# Jason X Costume



## sirbrad (Nov 23, 2011)

About time I did another one of these did my first back in 2008 and still get a lot of requests for a these although not as many as the others so thought I would make another one up. I don't have any masks currently though as I sold them back in 2009. Currently finishing off the custom shackles, which it is impossible to find any like the movie ones so I just modified this plastic set like I did before. This time I made the should mounts out of foam and plastic chain from the shackles and came out great. I also made big fake bolts out of foam and made it all kinda rugged looking intentionally not perfectly straight, to look like they were used for a long time.

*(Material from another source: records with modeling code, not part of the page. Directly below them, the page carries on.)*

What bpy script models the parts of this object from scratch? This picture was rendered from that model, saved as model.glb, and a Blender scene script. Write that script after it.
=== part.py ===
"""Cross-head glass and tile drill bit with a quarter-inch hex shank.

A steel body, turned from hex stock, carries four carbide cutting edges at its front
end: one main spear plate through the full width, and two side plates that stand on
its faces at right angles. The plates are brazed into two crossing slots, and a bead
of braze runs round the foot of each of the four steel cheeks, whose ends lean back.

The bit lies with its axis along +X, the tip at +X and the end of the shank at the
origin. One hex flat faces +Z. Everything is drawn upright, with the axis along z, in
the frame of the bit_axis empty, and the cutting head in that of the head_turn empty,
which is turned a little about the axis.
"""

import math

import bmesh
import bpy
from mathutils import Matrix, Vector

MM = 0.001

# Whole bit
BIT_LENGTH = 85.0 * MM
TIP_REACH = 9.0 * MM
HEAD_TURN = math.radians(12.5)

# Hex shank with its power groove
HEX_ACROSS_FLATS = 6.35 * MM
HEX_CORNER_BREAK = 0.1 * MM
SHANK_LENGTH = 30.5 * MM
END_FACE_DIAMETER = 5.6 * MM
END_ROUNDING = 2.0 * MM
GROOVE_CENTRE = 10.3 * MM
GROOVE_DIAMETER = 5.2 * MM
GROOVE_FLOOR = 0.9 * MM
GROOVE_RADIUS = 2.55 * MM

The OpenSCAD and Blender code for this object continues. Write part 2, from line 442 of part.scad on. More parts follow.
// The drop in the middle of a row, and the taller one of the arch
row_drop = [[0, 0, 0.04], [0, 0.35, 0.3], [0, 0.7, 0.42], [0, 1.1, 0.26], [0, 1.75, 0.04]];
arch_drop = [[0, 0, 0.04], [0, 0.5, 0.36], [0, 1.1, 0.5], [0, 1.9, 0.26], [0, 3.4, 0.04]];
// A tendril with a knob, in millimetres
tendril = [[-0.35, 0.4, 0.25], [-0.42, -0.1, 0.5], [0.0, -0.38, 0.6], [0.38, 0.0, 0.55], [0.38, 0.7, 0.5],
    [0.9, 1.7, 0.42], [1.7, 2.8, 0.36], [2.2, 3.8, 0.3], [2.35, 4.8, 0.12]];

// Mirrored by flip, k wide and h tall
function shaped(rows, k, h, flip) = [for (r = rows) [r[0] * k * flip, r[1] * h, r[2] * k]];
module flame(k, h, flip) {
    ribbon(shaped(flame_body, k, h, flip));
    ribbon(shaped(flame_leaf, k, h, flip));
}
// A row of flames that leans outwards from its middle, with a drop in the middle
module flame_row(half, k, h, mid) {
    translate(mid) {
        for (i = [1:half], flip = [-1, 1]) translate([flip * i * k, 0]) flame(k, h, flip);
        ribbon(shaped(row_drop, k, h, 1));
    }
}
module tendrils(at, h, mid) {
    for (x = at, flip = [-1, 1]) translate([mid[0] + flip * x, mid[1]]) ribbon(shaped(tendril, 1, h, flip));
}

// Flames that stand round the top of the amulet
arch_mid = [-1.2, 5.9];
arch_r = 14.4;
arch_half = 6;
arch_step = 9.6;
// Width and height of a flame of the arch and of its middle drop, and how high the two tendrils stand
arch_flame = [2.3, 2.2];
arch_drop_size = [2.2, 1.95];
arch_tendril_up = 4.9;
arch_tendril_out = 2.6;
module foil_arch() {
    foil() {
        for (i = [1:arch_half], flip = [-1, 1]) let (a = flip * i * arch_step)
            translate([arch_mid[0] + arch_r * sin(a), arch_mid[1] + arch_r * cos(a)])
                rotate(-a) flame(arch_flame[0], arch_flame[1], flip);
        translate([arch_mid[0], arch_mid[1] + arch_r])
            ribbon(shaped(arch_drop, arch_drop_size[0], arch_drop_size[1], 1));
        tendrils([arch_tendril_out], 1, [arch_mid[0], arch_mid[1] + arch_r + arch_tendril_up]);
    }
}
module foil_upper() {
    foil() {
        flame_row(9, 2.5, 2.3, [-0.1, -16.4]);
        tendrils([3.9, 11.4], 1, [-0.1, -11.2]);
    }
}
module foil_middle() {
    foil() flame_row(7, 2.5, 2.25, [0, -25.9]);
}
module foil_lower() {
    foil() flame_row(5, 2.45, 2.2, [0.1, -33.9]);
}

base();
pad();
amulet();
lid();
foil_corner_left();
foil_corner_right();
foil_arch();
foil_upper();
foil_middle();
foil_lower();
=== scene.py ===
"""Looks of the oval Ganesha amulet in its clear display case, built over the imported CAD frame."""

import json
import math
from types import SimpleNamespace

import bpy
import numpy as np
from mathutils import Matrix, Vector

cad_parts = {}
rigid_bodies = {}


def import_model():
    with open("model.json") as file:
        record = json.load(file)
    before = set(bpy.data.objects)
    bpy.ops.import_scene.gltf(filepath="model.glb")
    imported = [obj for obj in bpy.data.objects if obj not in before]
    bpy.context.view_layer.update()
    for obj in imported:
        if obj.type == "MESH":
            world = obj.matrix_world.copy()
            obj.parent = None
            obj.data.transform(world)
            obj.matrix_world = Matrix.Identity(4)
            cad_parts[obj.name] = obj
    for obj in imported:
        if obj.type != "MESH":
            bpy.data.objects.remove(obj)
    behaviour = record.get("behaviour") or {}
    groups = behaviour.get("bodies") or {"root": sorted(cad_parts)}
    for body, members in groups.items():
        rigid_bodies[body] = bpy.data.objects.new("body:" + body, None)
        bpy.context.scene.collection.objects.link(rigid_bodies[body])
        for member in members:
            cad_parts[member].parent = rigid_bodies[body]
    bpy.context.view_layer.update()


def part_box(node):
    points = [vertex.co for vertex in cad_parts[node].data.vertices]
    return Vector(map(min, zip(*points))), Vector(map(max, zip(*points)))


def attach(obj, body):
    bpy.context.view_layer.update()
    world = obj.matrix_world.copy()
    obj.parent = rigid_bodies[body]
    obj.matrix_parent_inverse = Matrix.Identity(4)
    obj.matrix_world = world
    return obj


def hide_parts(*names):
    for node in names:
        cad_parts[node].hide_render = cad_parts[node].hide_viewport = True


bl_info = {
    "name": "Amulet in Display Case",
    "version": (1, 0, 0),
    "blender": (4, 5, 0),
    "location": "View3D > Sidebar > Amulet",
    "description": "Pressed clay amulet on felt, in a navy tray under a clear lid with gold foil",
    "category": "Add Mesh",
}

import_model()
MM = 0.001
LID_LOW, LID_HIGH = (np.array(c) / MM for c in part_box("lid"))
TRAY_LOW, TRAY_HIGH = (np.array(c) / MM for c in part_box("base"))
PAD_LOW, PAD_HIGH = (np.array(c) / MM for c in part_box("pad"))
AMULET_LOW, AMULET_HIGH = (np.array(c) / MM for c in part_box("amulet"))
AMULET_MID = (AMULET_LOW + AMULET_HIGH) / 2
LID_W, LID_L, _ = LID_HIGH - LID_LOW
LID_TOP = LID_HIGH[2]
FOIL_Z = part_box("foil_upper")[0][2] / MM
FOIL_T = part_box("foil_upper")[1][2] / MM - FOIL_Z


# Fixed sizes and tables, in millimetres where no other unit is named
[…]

I also added built in flesh wounds from the gunshots, and blood as well for easy wearing on the torso and legs. The shoulder mounts velcro on the top to allow you to take them off for easy storage. Also added accurate weathering and stains to the clothes and wound holes.


----------



## sirbrad (Nov 23, 2011)




----------



## 22606 (Aug 11, 2008)

Nice work, sirbrad. Personally, I think that both looks in _Jason X_ were incredible and are very underrated.


----------



## sirbrad (Nov 23, 2011)

Thanks yeah I love the looks especially pre-uber.


----------



## sirbrad (Nov 23, 2011)

More fresher rust added.


----------



## sirbrad (Nov 23, 2011)




----------



## sirbrad (Nov 23, 2011)

With Leatherface Undermask and Part 7 which is sort of similar.


----------



## sirbrad (Nov 23, 2011)

Back of manacle cut down and closes with magnet. Added actual mask of customer in paint for fun can't wait to see it with the masks!


----------



## 22606 (Aug 11, 2008)

Looking fantastic.


----------



## sirbrad (Nov 23, 2011)

https://www.youtube.com/watch?v=geUeQvz-IdQ&feature=youtu.be


----------



## sirbrad (Nov 23, 2011)

Customer shots with masks.


----------



## Mr_Awful (Aug 3, 2005)

Great stuff as always Brad!


----------



## sirbrad (Nov 23, 2011)

Thanks man!


----------